Ottawa has already pushed back. Steve Staios called the rumors nonsense, while Green said 31 teams would love to have Tkachuk and urged people to stop spinning it forward.
The problem for Ottawa is that this kind of talk does not cool down on command. Once a captain with edge, scoring touch, and term gets tied to uncertainty, every contender starts doing the math.
Boston makes sense on paper for one obvious reason. The Bruins need a forward who can live around the crease, drag people into the fight, and shift the emotional temperature of a playoff game.
Tkachuk is built for exactly that. He finished with 22 goals and 59 points in 62 games, and even a 2-game playoff sweep without a point does not change the kind of player he is.

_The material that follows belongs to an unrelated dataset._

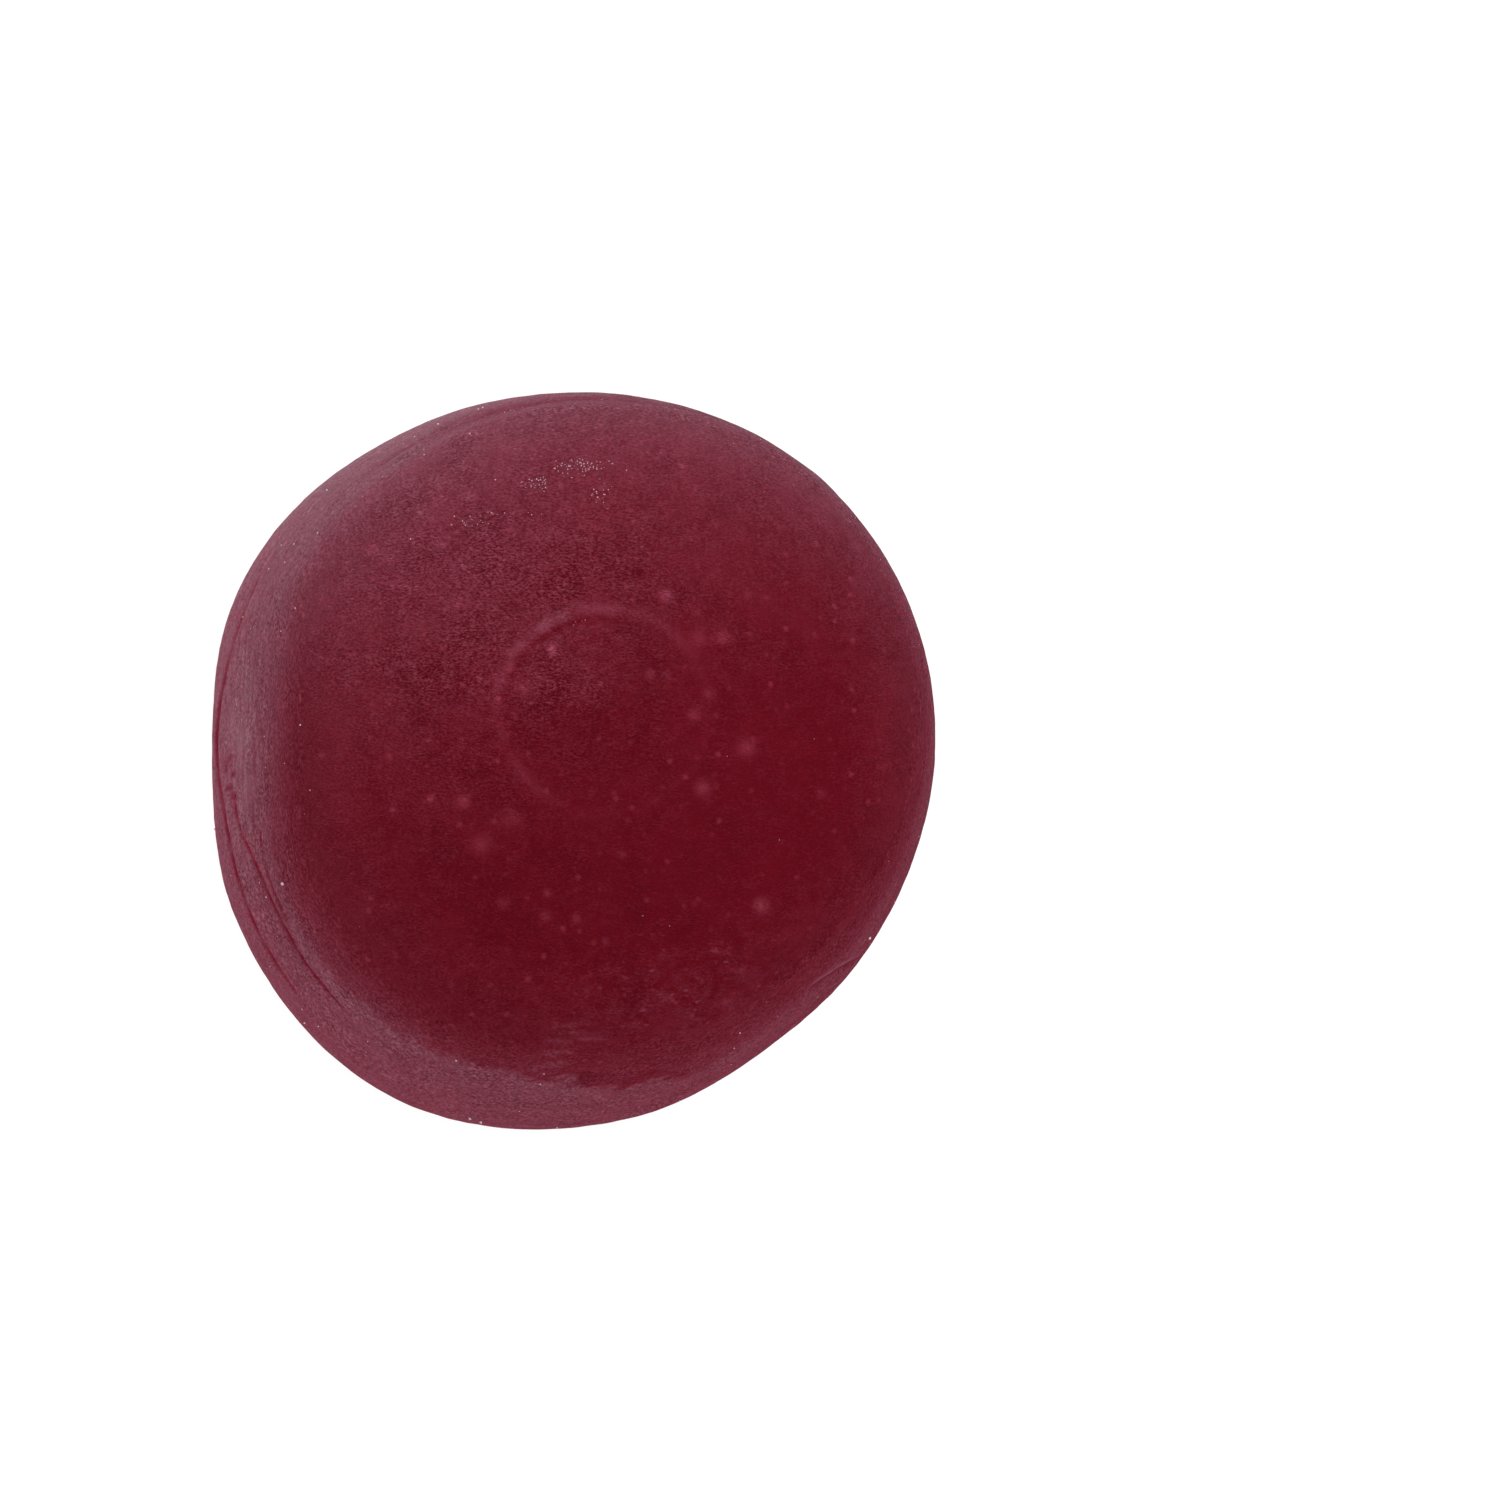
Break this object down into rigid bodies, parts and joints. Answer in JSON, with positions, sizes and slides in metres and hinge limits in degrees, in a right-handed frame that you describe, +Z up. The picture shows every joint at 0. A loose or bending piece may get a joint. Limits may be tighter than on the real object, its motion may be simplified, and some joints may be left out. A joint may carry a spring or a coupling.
{
  "type": "gummy candy",
  "caption": "Small round gummy drop with steep sides, a low domed top with a faint ring mark, one flattened side and a flat foot to rest on.",
  "frame": {"origin": "middle of the foot's box, on the surface the candy rests on", "axes": "+Z up through the domed top, -X towards the flattened side, +Y towards the top of the picture"},
  "size_m": [0.0166, 0.017, 0.0098],
  "materials": {
    "gelatine": "dull, slightly translucent wine-red gelatine with a pale bloom"
  },
  "bodies": {
    "root": {"gummy": "gelatine"}
  },
  "joints": []
}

The Bruins also have a competitive reason to explore it. They went 45-27-10 for 100 points, then lost in 6 games to Buffalo in a series that exposed what the roster still lacks.
David Pastrnak drove the attack with 100 points in 77 games, and Charlie McAvoy added 61 from the blue line. What Boston still does not have is a power winger who makes playoff hockey miserable for the other team.

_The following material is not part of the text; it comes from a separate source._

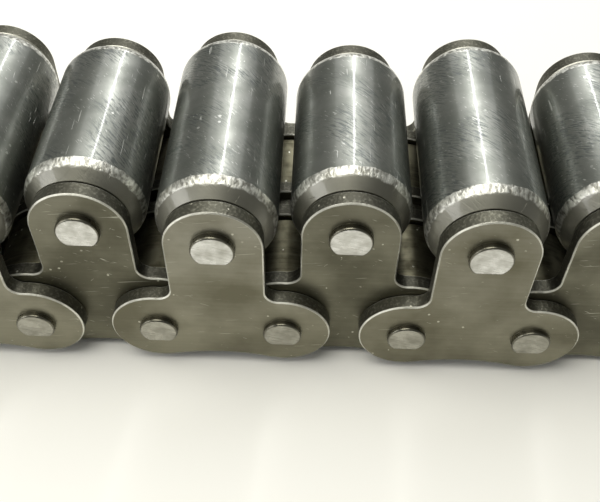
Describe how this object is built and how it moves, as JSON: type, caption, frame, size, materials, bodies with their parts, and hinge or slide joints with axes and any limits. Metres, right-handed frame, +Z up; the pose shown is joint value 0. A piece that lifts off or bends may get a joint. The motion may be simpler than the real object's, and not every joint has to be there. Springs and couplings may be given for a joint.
{
  "type": "roller chain",
  "caption": "Double-strand steel conveyor chain run whose raised link plates carry wide free-turning top rollers above the base rollers.",
  "frame": {"origin": "bottom centre of the straight run, on the plane of the inner plates' lower edges", "axes": "+X along the chain, +Y across it towards the back strand, +Z up towards the top rollers"},
  "size_m": [0.4024, 0.1146, 0.0977],
  "materials": {
    "plate_steel": "satin blanked plate, rough cut edges",
    "bush_steel": "ground",
    "pin_steel": "polished ends",
    "top_roller_steel": "turned and scuffed",
    "base_roller_steel": "turned"
  },
  "bodies": {
    "inner_link_1": {"inner_link_1_front_plate": "plate_steel", "inner_link_1_back_plate": "plate_steel", "inner_link_1_mid_plates": "plate_steel", "inner_link_1_bushes": "bush_steel", "inner_link_1_top_pin": "pin_steel"},
    "outer_link_1": {"outer_link_1_front_plate": "plate_steel", "outer_link_1_back_plate": "plate_steel", "outer_link_1_centre_plate": "plate_steel", "outer_link_1_chain_pins": "pin_steel", "outer_link_1_top_pin": "pin_steel"},
    "inner_link_2": {"inner_link_2_front_plate": "plate_steel", "inner_link_2_back_plate": "plate_steel", "inner_link_2_mid_plates": "plate_steel", "inner_link_2_bushes": "bush_steel", "inner_link_2_top_pin": "pin_steel"},
    "outer_link_2": {"outer_link_2_front_plate": "plate_steel", "outer_link_2_back_plate": "plate_steel", "outer_link_2_centre_plate": "plate_steel", "outer_link_2_chain_pins": "pin_steel", "outer_link_2_top_pin": "pin_steel"},
    "inner_link_3": {"inner_link_3_front_plate": "plate_steel", "inner_link_3_back_plate": "plate_steel", "inner_link_3_mid_plates": "plate_steel", "inner_link_3_bushes": "bush_steel", "inner_link_3_top_pin": "pin_steel"},
    "outer_link_3": {"outer_link_3_front_plate": "plate_steel", "outer_link_3_back_plate": "plate_steel", "outer_link_3_centre_plate": "plate_steel", "outer_link_3_chain_pins": "pin_steel", "outer_link_3_top_pin": "pin_steel"},
    "inner_link_4": {"inner_link_4_front_plate": "plate_steel", "inner_link_4_back_plate": "plate_steel", "inner_link_4_mid_plates": "plate_steel", "inner_link_4_bushes": "bush_steel", "inner_link_4_top_pin": "pin_steel"},
    "inner_link_1_top_roller": {"inner_link_1_top_roller": "top_roller_steel"},
    "inner_link_1_front_left_base_roller": {"inner_link_1_front_left_base_roller": "base_roller_steel"},
    "inner_link_1_front_right_base_roller": {"inner_link_1_front_right_base_roller": "base_roller_steel"},
    "inner_link_1_back_left_base_roller": {"inner_link_1_back_left_base_roller": "base_roller_steel"},
    "inner_link_1_back_right_base_roller": {"inner_link_1_back_right_base_roller": "base_roller_steel"},
    "outer_link_1_top_roller": {"outer_link_1_top_roller": "top_roller_steel"},
    "inner_link_2_top_roller": {"inner_link_2_top_roller": "top_roller_steel"},
    "inner_link_2_front_left_base_roller": {"inner_link_2_front_left_base_roller": "base_roller_steel"},
    "inner_link_2_front_right_base_roller": {"inner_link_2_front_right_base_roller": "base_roller_steel"},
    "inner_link_2_back_left_base_roller": {"inner_link_2_back_left_base_roller": "base_roller_steel"},
    "inner_link_2_back_right_base_roller": {"inner_link_2_back_right_base_roller": "base_roller_steel"},
    "outer_link_2_top_roller": {"outer_link_2_top_roller": "top_roller_steel"},
    "inner_link_3_top_roller": {"inner_link_3_top_roller": "top_roller_steel"},
    "inner_link_3_front_left_base_roller": {"inner_link_3_front_left_base_roller": "base_roller_steel"},
    "inner_link_3_front_right_base_roller": {"inner_link_3_front_right_base_roller": "base_roller_steel"},
    "inner_link_3_back_left_base_roller": {"inner_link_3_back_left_base_roller": "base_roller_steel"},
    "inner_link_3_back_right_base_roller": {"inner_link_3_back_right_base_roller": "base_roller_steel"},
    "outer_link_3_top_roller": {"outer_link_3_top_roller": "top_roller_steel"},
    "inner_link_4_top_roller": {"inner_link_4_top_roller": "top_roller_steel"},
    "inner_link_4_front_left_base_roller": {"inner_link_4_front_left_base_roller": "base_roller_steel"},
    "inner_link_4_front_right_base_roller": {"inner_link_4_front_right_base_roller": "base_roller_steel"},
    "inner_link_4_back_left_base_roller": {"inner_link_4_back_left_base_roller": "base_roller_steel"},
    "inner_link_4_back_right_base_roller": {"inner_link_4_back_right_base_roller": "base_roller_steel"}
  },
  "joints": [
    {"name": "inner_link_3_fold", "type": "hinge", "parent": "outer_link_2", "child": "inner_link_3", "pos_m": [0.0254, 0, 0.0234], "axis": [0, 1, 0], "range_deg": [-4, 40]},
    {"name": "outer_link_3_fold", "type": "hinge", "parent": "inner_link_3", "child": "outer_link_3", "pos_m": [0.0762, 0, 0.0234], "axis": [0, 1, 0], "range_deg": [-4, 40]},
    {"name": "inner_link_4_fold", "type": "hinge", "parent": "outer_link_3", "child": "inner_link_4", "pos_m": [0.127, 0, 0.0234], "axis": [0, 1, 0], "range_deg": [-4, 40]},
    {"name": "inner_link_2_fold", "type": "hinge", "parent": "outer_link_2", "child": "inner_link_2", "pos_m": [-0.0254, 0, 0.0234], "axis": [0, -1, 0], "range_deg": [-4, 40]},
    {"name": "outer_link_1_fold", "type": "hinge", "parent": "inner_link_2", "child": "outer_link_1", "pos_m": [-0.0762, 0, 0.0234], "axis": [0, -1, 0], "range_deg": [-4, 40]},
    {"name": "inner_link_1_fold", "type": "hinge", "parent": "outer_link_1", "child": "inner_link_1", "pos_m": [-0.127, 0, 0.0234], "axis": [0, -1, 0], "range_deg": [-4, 40]},
    {"name": "inner_link_1_top_roller_spin", "type": "hinge", "parent": "inner_link_1", "child": "inner_link_1_top_roller", "pos_m": [-0.1524, 0, 0.0744], "axis": [0, 1, 0], "continuous": true},
    {"name": "inner_link_1_front_left_base_roller_spin", "type": "hinge", "parent": "inner_link_1", "child": "inner_link_1_front_left_base_roller", "pos_m": [-0.1778, -0.02565, 0.0234], "axis": [0, 1, 0], "continuous": true},
    {"name": "inner_link_1_front_right_base_roller_spin", "type": "hinge", "parent": "inner_link_1", "child": "inner_link_1_front_right_base_roller", "pos_m": [-0.127, -0.02565, 0.0234], "axis": [0, 1, 0], "continuous": true},
    {"name": "inner_link_1_back_left_base_roller_spin", "type": "hinge", "parent": "inner_link_1", "child": "inner_link_1_back_left_base_roller", "pos_m": [-0.1778, 0.02565, 0.0234], "axis": [0, 1, 0], "continuous": true},
    {"name": "inner_link_1_back_right_base_roller_spin", "type": "hinge", "parent": "inner_link_1", "child": "inner_link_1_back_right_base_roller", "pos_m": [-0.127, 0.02565, 0.0234], "axis": [0, 1, 0], "continuous": true},
    {"name": "outer_link_1_top_roller_spin", "type": "hinge", "parent": "outer_link_1", "child": "outer_link_1_top_roller", "pos_m": [-0.1016, 0, 0.0744], "axis": [0, 1, 0], "continuous": true},
    {"name": "inner_link_2_top_roller_spin", "type": "hinge", "parent": "inner_link_2", "child": "inner_link_2_top_roller", "pos_m": [-0.0508, 0, 0.0744], "axis": [0, 1, 0], "continuous": true},
    {"name": "inner_link_2_front_left_base_roller_spin", "type": "hinge", "parent": "inner_link_2", "child": "inner_link_2_front_left_base_roller", "pos_m": [-0.0762, -0.02565, 0.0234], "axis": [0, 1, 0], "continuous": true},
    {"name": "inner_link_2_front_right_base_roller_spin", "type": "hinge", "parent": "inner_link_2", "child": "inner_link_2_front_right_base_roller", "pos_m": [-0.0254, -0.02565, 0.0234], "axis": [0, 1, 0], "continuous": true},
    {"name": "inner_link_2_back_left_base_roller_spin", "type": "hinge", "parent": "inner_link_2", "child": "inner_link_2_back_left_base_roller", "pos_m": [-0.0762, 0.02565, 0.0234], "axis": [0, 1, 0], "continuous": true},
    {"name": "inner_link_2_back_right_base_roller_spin", "type": "hinge", "parent": "inner_link_2", "child": "inner_link_2_back_right_base_roller", "pos_m": [-0.0254, 0.02565, 0.0234], "axis": [0, 1, 0], "continuous": true},
    {"name": "outer_link_2_top_roller_spin", "type": "hinge", "parent": "outer_link_2", "child": "outer_link_2_top_roller", "pos_m": [0, 0, 0.0744], "axis": [0, 1, 0], "continuous": true},
    {"name": "inner_link_3_top_roller_spin", "type": "hinge", "parent": "inner_link_3", "child": "inner_link_3_top_roller", "pos_m": [0.0508, 0, 0.0744], "axis": [0, 1, 0], "continuous": true},
    {"name": "inner_link_3_front_left_base_roller_spin", "type": "hinge", "parent": "inner_link_3", "child": "inner_link_3_front_left_base_roller", "pos_m": [0.0254, -0.02565, 0.0234], "axis": [0, 1, 0], "continuous": true},
    {"name": "inner_link_3_front_right_base_roller_spin", "type": "hinge", "parent": "inner_link_3", "child": "inner_link_3_front_right_base_roller", "pos_m": [0.0762, -0.02565, 0.0234], "axis": [0, 1, 0], "continuous": true},
    {"name": "inner_link_3_back_left_base_roller_spin", "type": "hinge", "parent": "inner_link_3", "child": "inner_link_3_back_left_base_roller", "pos_m": [0.0254, 0.02565, 0.0234], "axis": [0, 1, 0], "continuous": true},
    {"name": "inner_link_3_back_right_base_roller_spin", "type": "hinge", "parent": "inner_link_3", "child": "inner_link_3_back_right_base_roller", "pos_m": [0.0762, 0.02565, 0.0234], "axis": [0, 1, 0], "continuous": true},
    {"name": "outer_link_3_top_roller_spin", "type": "hinge", "parent": "outer_link_3", "child": "outer_link_3_top_roller", "pos_m": [0.1016, 0, 0.0744], "axis": [0, 1, 0], "continuous": true},
    {"name": "inner_link_4_top_roller_spin", "type": "hinge", "parent": "inner_link_4", "child": "inner_link_4_top_roller", "pos_m": [0.1524, 0, 0.0744], "axis": [0, 1, 0], "continuous": true},
    {"name": "inner_link_4_front_left_base_roller_spin", "type": "hinge", "parent": "inner_link_4", "child": "inner_link_4_front_left_base_roller", "pos_m": [0.127, -0.02565, 0.0234], "axis": [0, 1, 0], "continuous": true},
    {"name": "inner_link_4_front_right_base_roller_spin", "type": "hinge", "parent": "inner_link_4", "child": "inner_link_4_front_right_base_roller", "pos_m": [0.1778, -0.02565, 0.0234], "axis": [0, 1, 0], "continuous": true},
    {"name": "inner_link_4_back_left_base_roller_spin", "type": "hinge", "parent": "inner_link_4", "child": "inner_link_4_back_left_base_roller", "pos_m": [0.127, 0.02565, 0.0234], "axis": [0, 1, 0], "continuous": true},
    {"name": "inner_link_4_back_right_base_roller_spin", "type": "hinge", "parent": "inner_link_4", "child": "inner_link_4_back_right_base_roller", "pos_m": [0.1778, 0.02565, 0.0234], "axis": [0, 1, 0], "continuous": true}
  ]
}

Tkachuk would change that fast. He is signed for 2 more seasons at an 8.2 million cap hit, which gives a buyer more than a quick rental swing.
But this is where the deal gets messy. The no-movement clause limits the market, and Boston's prospect pool and draft capital are not viewed as deep enough to make this easy.
Shinzawa floated Mason Lohrei as the kind of piece that could matter in a package, and that tells you how serious the asset cost would get if talks ever moved beyond curiosity.
So the clean read is this: Boston has every reason to call, Ottawa has every reason to deny, and Brady Tkachuk is still the kind of player who keeps a rumor alive just by being too valuable to ignore.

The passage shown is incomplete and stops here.